Bug 696472

Summary: pdfwrite lacks support for /Metadata pdfmark
Product: Ghostscript Reporter: Reinhard Nißl <reinhard.nissl>
Component: PDF WriterAssignee: Ken Sharp <ken.sharp>
Status: RESOLVED FIXED    
Severity: enhancement CC: akasha.jethwa
Priority: P4    
Version: 9.18   
Hardware: PC   
OS: Windows 7   
Customer: Word Size: ---
Attachments: ZUGFeRD meta data sample
XML file which is to be embedded into the PDF file
A conforming ZUGFeRD PDF file sample
ZUGFeRD implementation guide (schema on pages 13 and 14)
minimal test files
ZUGFeRD meta data sample (updated)
The first validated ZUGFeRD PDF document created by GhostScript

Description Reinhard Nißl 2015-12-21 09:36:04 UTC
Created attachment 12194 [details]
ZUGFeRD meta data sample

Hi,

I'd like to create a PDF document with an embedded ZUGFeRD invoice, i. e. a XML file. ZUGFeRD further requires that the PDF contains some meta data which declares its conformity with ZUGFeRD and references for example the embedded XML file with provides the invoice data.
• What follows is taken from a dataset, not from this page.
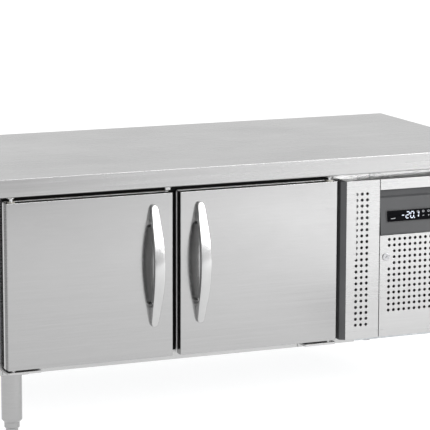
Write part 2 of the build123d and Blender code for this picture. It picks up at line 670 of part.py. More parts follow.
def make_pilaster():
    """Perforated fixed panel beside the doors, folded back on all sides."""
    x0, x1, z0, z1 = PILASTER_LEFT, PILASTER_RIGHT, BAY_FRONT_BOTTOM, BAY_FRONT_TOP
    face = block(x0, x1, DOOR_FRONT, DOOR_FRONT + SHEET, z0, z1)
    face = face.cut(*hole_grid(
        PILASTER_HOLES_X, PILASTER_HOLES_TOP, PILASTER_COLUMNS, PILASTER_ROWS,
        DOOR_FRONT - 1, DOOR_FRONT + 2,
    ))
    side = block(x0, x0 + SHEET, DOOR_FRONT, FRAME_FRONT, z0, z1)
    inner_return = block(x1 - SHEET, x1, DOOR_FRONT, DOOR_FRONT + 18, z0, z1)
    top = block(x0, x1, DOOR_FRONT, FRAME_FRONT + 14, z1 - SHEET, z1)
    bottom = block(x0, x1, DOOR_FRONT, DOOR_FRONT + 20, z0, z0 + SHEET)
    stiffener = block(x0, PILASTER_HOLES_X + 1.5, DOOR_FRONT + 3, DOOR_FRONT + 4, 372.0, z1 - 4)
    upstand = block(
        COLD_BODY_RIGHT + 1, x1, FRAME_FRONT + 13, FRAME_FRONT + 14, z1 - SHEET, UPSTAND_TOP
    )
    shape = face + side + inner_return + top + bottom + stiffener + upstand
    shape -= block(COLD_BODY_RIGHT - 130, COLD_BODY_RIGHT, FRAME_FRONT, FRAME_FRONT + 20, z1 - 2, z1 + 1)
    keep("pilaster", shape)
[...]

This is where I got stuck at the moment, as GhostScript lacks support for the /Metadata pdfmark. As GhostScript also provides meta data on its own for PDF/A conformity, I cannot work around this limitation by putting my own meta data into the {Catalog} as GhostScript overwrites this entry later.

Therefore I'd like to file a feature request to add support for /Metadata pdfmark.

The attached file can be used to test the implementation.

Thanks in advance.
Comment 1 Ken Sharp 2015-12-22 06:56:21 UTC
The attached file has several problems, firstly it does not include the XmlFileData (stored in d:\\ZUGFeRD-invoice-1.xml), so the file as it stands simply won't work.

Secondly the (apparent) intention of the Metadata pdfmark is to totally replace the Metadata which would be created by pdfwrite. In order to do this your Metadata would have to include the full PDF/A-3b XML, as well as including the Creator, Producer, Title etc in XML format, and these would have to be consistent with the data emitted in the non-XML Info dictionary. The supplied file doesn't do that either.

Nor does the attached file include the entire schema, which is also a requirement, the file only covers the usage of the extensions schema but does not include the schema itself.

Its not entirely clear to me from the (not very good as far as the PDF format is concerned) specification exactly where the additional XML is expected to be found. The only example file I can find doesn't even contain the required fields.

Attempting to use a Metadata pdfmark with Adobe Acrobat Distiller was futile, it appears Distiller always overrides the Metadata too.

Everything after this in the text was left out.